----- PROVIDED RECORDS
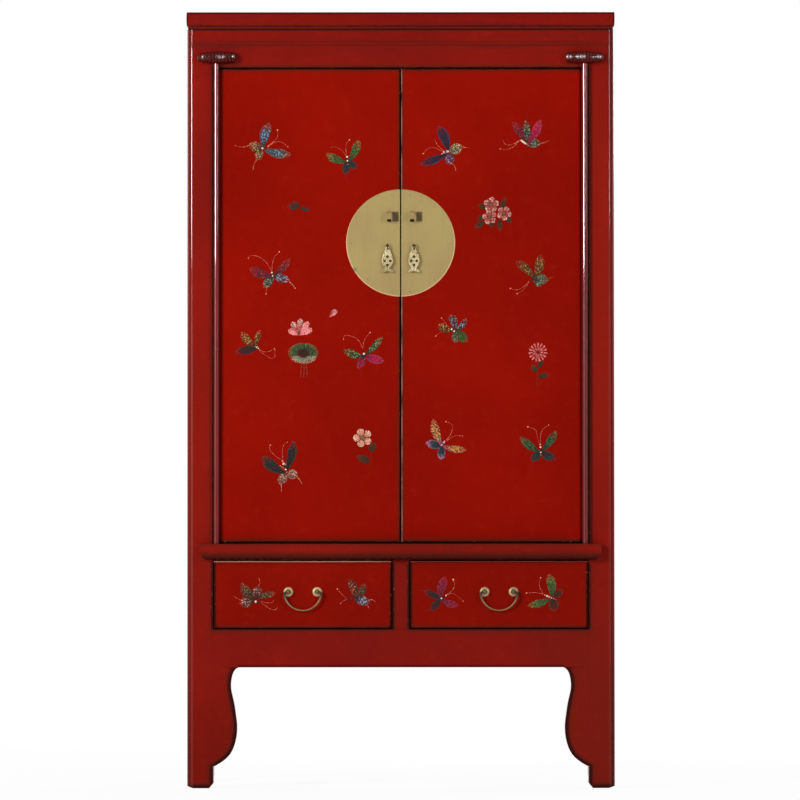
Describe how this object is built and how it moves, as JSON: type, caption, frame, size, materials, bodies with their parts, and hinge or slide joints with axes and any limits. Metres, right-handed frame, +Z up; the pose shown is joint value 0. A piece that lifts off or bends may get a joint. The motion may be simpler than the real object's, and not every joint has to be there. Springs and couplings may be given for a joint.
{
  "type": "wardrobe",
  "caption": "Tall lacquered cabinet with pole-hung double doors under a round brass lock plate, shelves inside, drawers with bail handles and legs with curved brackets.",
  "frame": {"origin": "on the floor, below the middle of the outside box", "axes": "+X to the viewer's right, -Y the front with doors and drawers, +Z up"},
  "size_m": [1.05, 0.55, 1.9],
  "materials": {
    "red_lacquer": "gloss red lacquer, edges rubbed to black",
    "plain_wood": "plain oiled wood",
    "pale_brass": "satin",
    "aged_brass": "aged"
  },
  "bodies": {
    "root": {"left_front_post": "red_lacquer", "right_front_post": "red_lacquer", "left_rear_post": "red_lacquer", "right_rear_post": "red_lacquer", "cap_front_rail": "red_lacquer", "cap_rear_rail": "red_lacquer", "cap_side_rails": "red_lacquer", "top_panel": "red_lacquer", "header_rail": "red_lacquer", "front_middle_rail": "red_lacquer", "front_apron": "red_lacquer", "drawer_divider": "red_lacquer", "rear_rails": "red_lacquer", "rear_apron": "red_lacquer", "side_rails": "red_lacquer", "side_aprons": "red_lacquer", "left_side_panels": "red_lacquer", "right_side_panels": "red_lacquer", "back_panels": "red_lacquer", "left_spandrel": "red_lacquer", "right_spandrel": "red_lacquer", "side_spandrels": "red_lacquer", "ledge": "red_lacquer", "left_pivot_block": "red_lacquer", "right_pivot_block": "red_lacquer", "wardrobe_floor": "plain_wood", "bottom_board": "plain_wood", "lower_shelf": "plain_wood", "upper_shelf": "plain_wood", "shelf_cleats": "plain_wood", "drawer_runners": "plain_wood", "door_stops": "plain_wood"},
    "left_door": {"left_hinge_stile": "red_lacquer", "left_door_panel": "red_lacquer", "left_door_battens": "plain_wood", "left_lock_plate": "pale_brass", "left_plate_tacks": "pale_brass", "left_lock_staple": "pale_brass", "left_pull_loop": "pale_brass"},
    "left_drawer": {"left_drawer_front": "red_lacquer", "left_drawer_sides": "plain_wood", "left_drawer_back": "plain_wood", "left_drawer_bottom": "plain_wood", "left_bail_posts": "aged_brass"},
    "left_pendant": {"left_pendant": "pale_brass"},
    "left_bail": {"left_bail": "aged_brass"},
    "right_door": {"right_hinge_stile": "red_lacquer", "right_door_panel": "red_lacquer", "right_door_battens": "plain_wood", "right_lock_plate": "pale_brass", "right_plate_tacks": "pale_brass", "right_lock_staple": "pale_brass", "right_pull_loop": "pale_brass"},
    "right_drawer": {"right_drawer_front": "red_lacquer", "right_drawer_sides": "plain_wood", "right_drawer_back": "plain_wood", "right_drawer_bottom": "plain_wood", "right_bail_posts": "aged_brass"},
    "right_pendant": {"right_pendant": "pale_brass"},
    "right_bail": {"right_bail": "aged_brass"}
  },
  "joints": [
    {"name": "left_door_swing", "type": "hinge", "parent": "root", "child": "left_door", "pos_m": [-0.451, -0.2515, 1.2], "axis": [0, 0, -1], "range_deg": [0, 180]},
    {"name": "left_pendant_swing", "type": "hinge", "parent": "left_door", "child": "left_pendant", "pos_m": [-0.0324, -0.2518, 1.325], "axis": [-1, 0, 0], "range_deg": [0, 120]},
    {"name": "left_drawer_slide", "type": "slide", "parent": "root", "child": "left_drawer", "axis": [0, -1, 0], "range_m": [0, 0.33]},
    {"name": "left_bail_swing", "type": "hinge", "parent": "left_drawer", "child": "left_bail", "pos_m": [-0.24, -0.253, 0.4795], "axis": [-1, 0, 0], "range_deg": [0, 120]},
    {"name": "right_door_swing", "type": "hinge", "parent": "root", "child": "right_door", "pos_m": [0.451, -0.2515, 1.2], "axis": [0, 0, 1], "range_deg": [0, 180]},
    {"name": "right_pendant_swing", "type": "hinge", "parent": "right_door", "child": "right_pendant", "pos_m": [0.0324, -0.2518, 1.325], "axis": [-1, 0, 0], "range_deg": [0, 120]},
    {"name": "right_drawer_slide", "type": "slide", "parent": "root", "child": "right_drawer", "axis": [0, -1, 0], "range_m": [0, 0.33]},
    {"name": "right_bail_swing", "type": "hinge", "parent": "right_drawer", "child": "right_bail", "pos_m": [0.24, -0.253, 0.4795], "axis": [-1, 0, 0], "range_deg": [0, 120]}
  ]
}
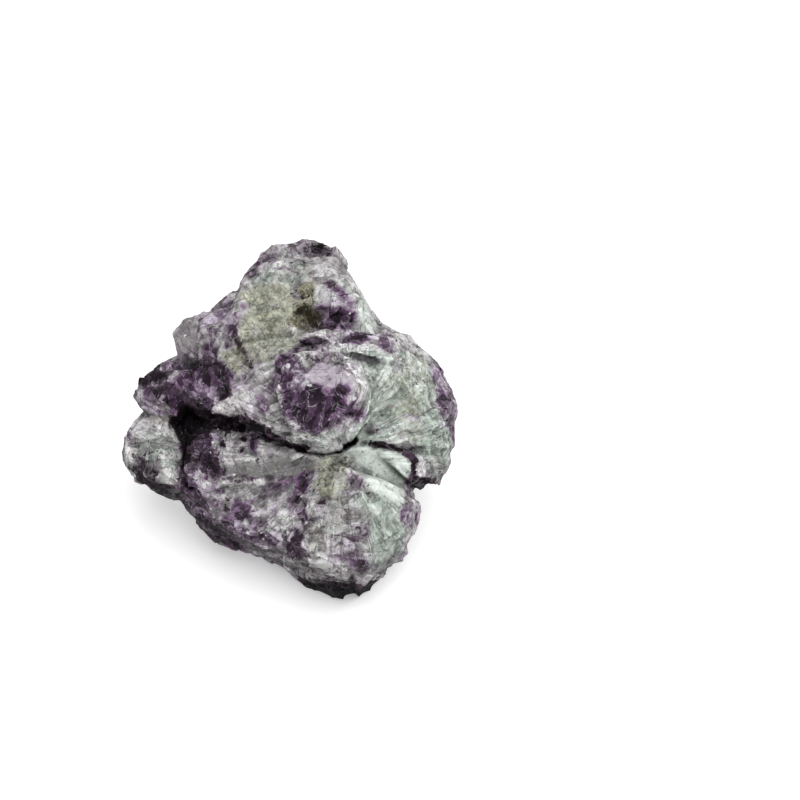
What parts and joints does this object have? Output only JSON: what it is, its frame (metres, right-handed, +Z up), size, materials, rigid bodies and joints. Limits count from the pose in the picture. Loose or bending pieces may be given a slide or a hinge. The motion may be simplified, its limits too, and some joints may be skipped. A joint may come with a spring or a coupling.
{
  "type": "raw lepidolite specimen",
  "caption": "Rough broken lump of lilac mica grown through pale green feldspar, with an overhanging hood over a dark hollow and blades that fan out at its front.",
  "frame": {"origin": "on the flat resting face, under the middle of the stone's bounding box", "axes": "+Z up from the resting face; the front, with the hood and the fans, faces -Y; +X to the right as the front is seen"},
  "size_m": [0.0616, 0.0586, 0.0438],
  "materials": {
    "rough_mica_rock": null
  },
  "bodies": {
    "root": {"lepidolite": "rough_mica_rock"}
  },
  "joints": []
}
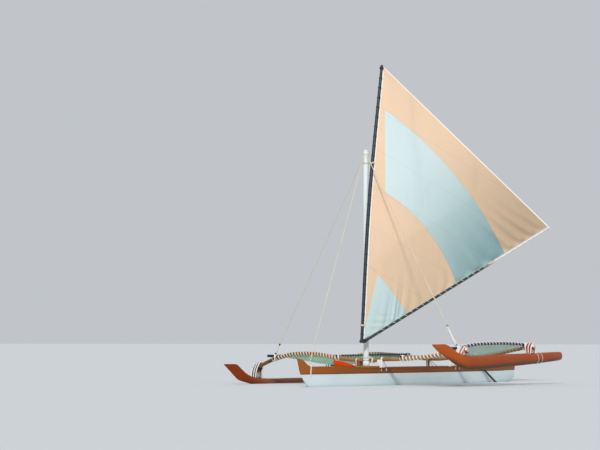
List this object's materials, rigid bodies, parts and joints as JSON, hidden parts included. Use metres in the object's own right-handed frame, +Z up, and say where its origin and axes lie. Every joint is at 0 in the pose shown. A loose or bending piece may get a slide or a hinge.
----------
• [DIRECTIONS]
Reproduce the entries above exactly.

• [RESULT FOR THIS EXERCISE]
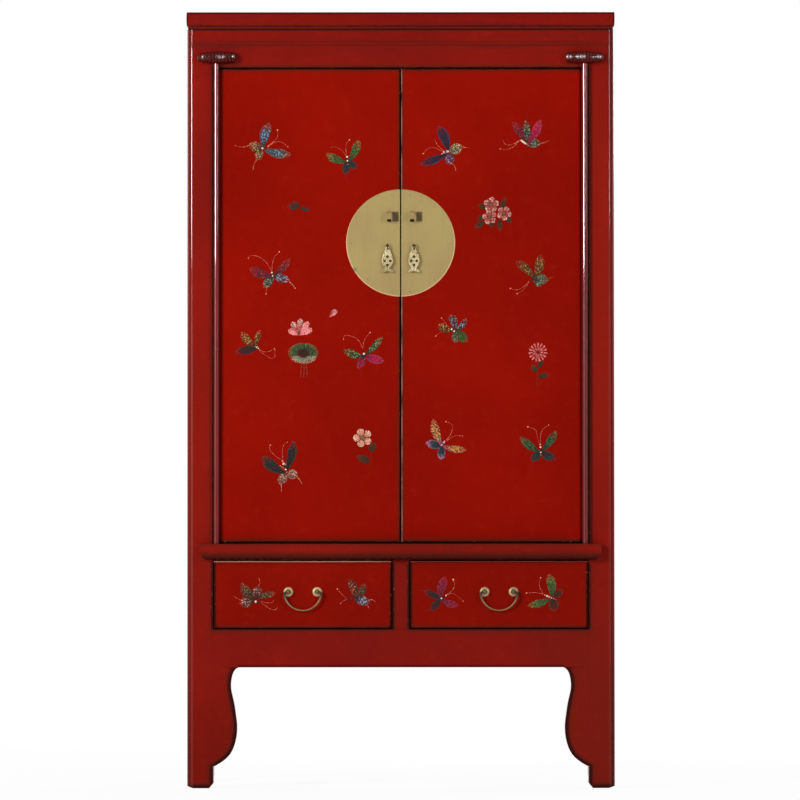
Describe how this object is built and how it moves, as JSON: type, caption, frame, size, materials, bodies with their parts, and hinge or slide joints with axes and any limits. Metres, right-handed frame, +Z up; the pose shown is joint value 0. A piece that lifts off or bends may get a joint. The motion may be simpler than the real object's, and not every joint has to be there. Springs and couplings may be given for a joint.
{
  "type": "wardrobe",
  "caption": "Tall lacquered cabinet with pole-hung double doors under a round brass lock plate, shelves inside, drawers with bail handles and legs with curved brackets.",
  "frame": {"origin": "on the floor, below the middle of the outside box", "axes": "+X to the viewer's right, -Y the front with doors and drawers, +Z up"},
  "size_m": [1.05, 0.55, 1.9],
  "materials": {
    "red_lacquer": "gloss red lacquer, edges rubbed to black",
    "plain_wood": "plain oiled wood",
    "pale_brass": "satin",
    "aged_brass": "aged"
  },
  "bodies": {
    "root": {"left_front_post": "red_lacquer", "right_front_post": "red_lacquer", "left_rear_post": "red_lacquer", "right_rear_post": "red_lacquer", "cap_front_rail": "red_lacquer", "cap_rear_rail": "red_lacquer", "cap_side_rails": "red_lacquer", "top_panel": "red_lacquer", "header_rail": "red_lacquer", "front_middle_rail": "red_lacquer", "front_apron": "red_lacquer", "drawer_divider": "red_lacquer", "rear_rails": "red_lacquer", "rear_apron": "red_lacquer", "side_rails": "red_lacquer", "side_aprons": "red_lacquer", "left_side_panels": "red_lacquer", "right_side_panels": "red_lacquer", "back_panels": "red_lacquer", "left_spandrel": "red_lacquer", "right_spandrel": "red_lacquer", "side_spandrels": "red_lacquer", "ledge": "red_lacquer", "left_pivot_block": "red_lacquer", "right_pivot_block": "red_lacquer", "wardrobe_floor": "plain_wood", "bottom_board": "plain_wood", "lower_shelf": "plain_wood", "upper_shelf": "plain_wood", "shelf_cleats": "plain_wood", "drawer_runners": "plain_wood", "door_stops": "plain_wood"},
    "left_door": {"left_hinge_stile": "red_lacquer", "left_door_panel": "red_lacquer", "left_door_battens": "plain_wood", "left_lock_plate": "pale_brass", "left_plate_tacks": "pale_brass", "left_lock_staple": "pale_brass", "left_pull_loop": "pale_brass"},
    "left_drawer": {"left_drawer_front": "red_lacquer", "left_drawer_sides": "plain_wood", "left_drawer_back": "plain_wood", "left_drawer_bottom": "plain_wood", "left_bail_posts": "aged_brass"},
    "left_pendant": {"left_pendant": "pale_brass"},
    "left_bail": {"left_bail": "aged_brass"},
    "right_door": {"right_hinge_stile": "red_lacquer", "right_door_panel": "red_lacquer", "right_door_battens": "plain_wood", "right_lock_plate": "pale_brass", "right_plate_tacks": "pale_brass", "right_lock_staple": "pale_brass", "right_pull_loop": "pale_brass"},
    "right_drawer": {"right_drawer_front": "red_lacquer", "right_drawer_sides": "plain_wood", "right_drawer_back": "plain_wood", "right_drawer_bottom": "plain_wood", "right_bail_posts": "aged_brass"},
    "right_pendant": {"right_pendant": "pale_brass"},
    "right_bail": {"right_bail": "aged_brass"}
  },
  "joints": [
    {"name": "left_door_swing", "type": "hinge", "parent": "root", "child": "left_door", "pos_m": [-0.451, -0.2515, 1.2], "axis": [0, 0, -1], "range_deg": [0, 180]},
    {"name": "left_pendant_swing", "type": "hinge", "parent": "left_door", "child": "left_pendant", "pos_m": [-0.0324, -0.2518, 1.325], "axis": [-1, 0, 0], "range_deg": [0, 120]},
    {"name": "left_drawer_slide", "type": "slide", "parent": "root", "child": "left_drawer", "axis": [0, -1, 0], "range_m": [0, 0.33]},
    {"name": "left_bail_swing", "type": "hinge", "parent": "left_drawer", "child": "left_bail", "pos_m": [-0.24, -0.253, 0.4795], "axis": [-1, 0, 0], "range_deg": [0, 120]},
    {"name": "right_door_swing", "type": "hinge", "parent": "root", "child": "right_door", "pos_m": [0.451, -0.2515, 1.2], "axis": [0, 0, 1], "range_deg": [0, 180]},
    {"name": "right_pendant_swing", "type": "hinge", "parent": "right_door", "child": "right_pendant", "pos_m": [0.0324, -0.2518, 1.325], "axis": [-1, 0, 0], "range_deg": [0, 120]},
    {"name": "right_drawer_slide", "type": "slide", "parent": "root", "child": "right_drawer", "axis": [0, -1, 0], "range_m": [0, 0.33]},
    {"name": "right_bail_swing", "type": "hinge", "parent": "right_drawer", "child": "right_bail", "pos_m": [0.24, -0.253, 0.4795], "axis": [-1, 0, 0], "range_deg": [0, 120]}
  ]
}
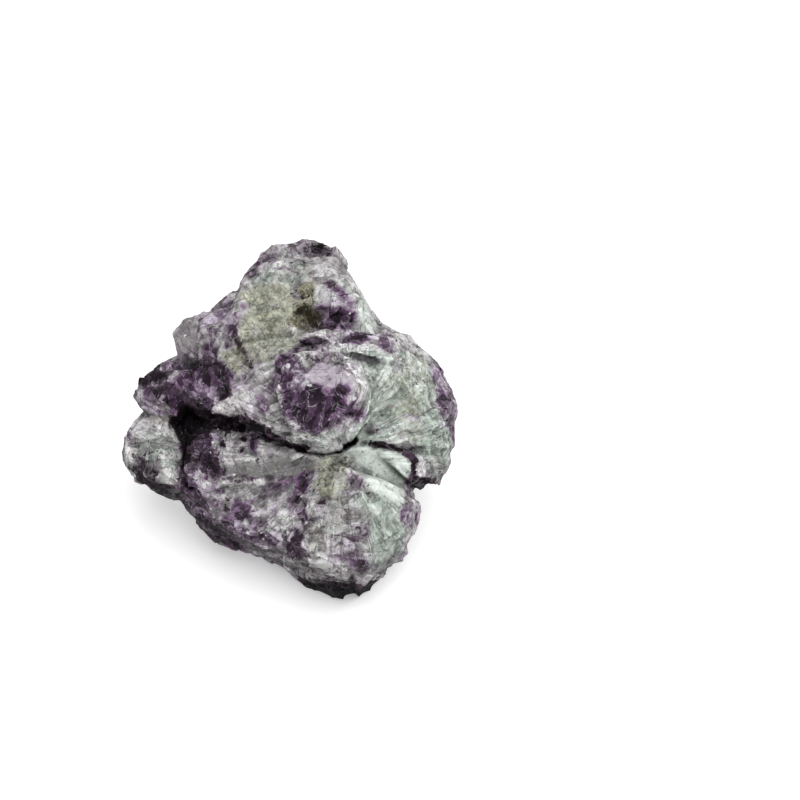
What parts and joints does this object have? Output only JSON: what it is, its frame (metres, right-handed, +Z up), size, materials, rigid bodies and joints. Limits count from the pose in the picture. Loose or bending pieces may be given a slide or a hinge. The motion may be simplified, its limits too, and some joints may be skipped. A joint may come with a spring or a coupling.
{
  "type": "raw lepidolite specimen",
  "caption": "Rough broken lump of lilac mica grown through pale green feldspar, with an overhanging hood over a dark hollow and blades that fan out at its front.",
  "frame": {"origin": "on the flat resting face, under the middle of the stone's bounding box", "axes": "+Z up from the resting face; the front, with the hood and the fans, faces -Y; +X to the right as the front is seen"},
  "size_m": [0.0616, 0.0586, 0.0438],
  "materials": {
    "rough_mica_rock": null
  },
  "bodies": {
    "root": {"lepidolite": "rough_mica_rock"}
  },
  "joints": []
}
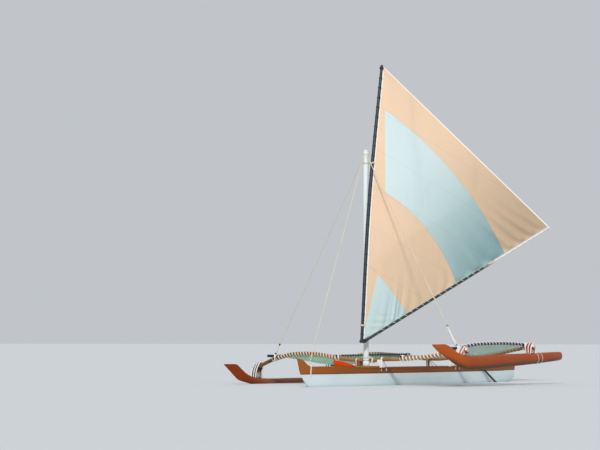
List this object's materials, rigid bodies, parts and joints as JSON, hidden parts included. Use metres in the object's own right-handed frame, +Z up, and say where its origin and axes lie. Every joint is at 0 in the pose shown. A loose or bending piece may get a slide or a hinge.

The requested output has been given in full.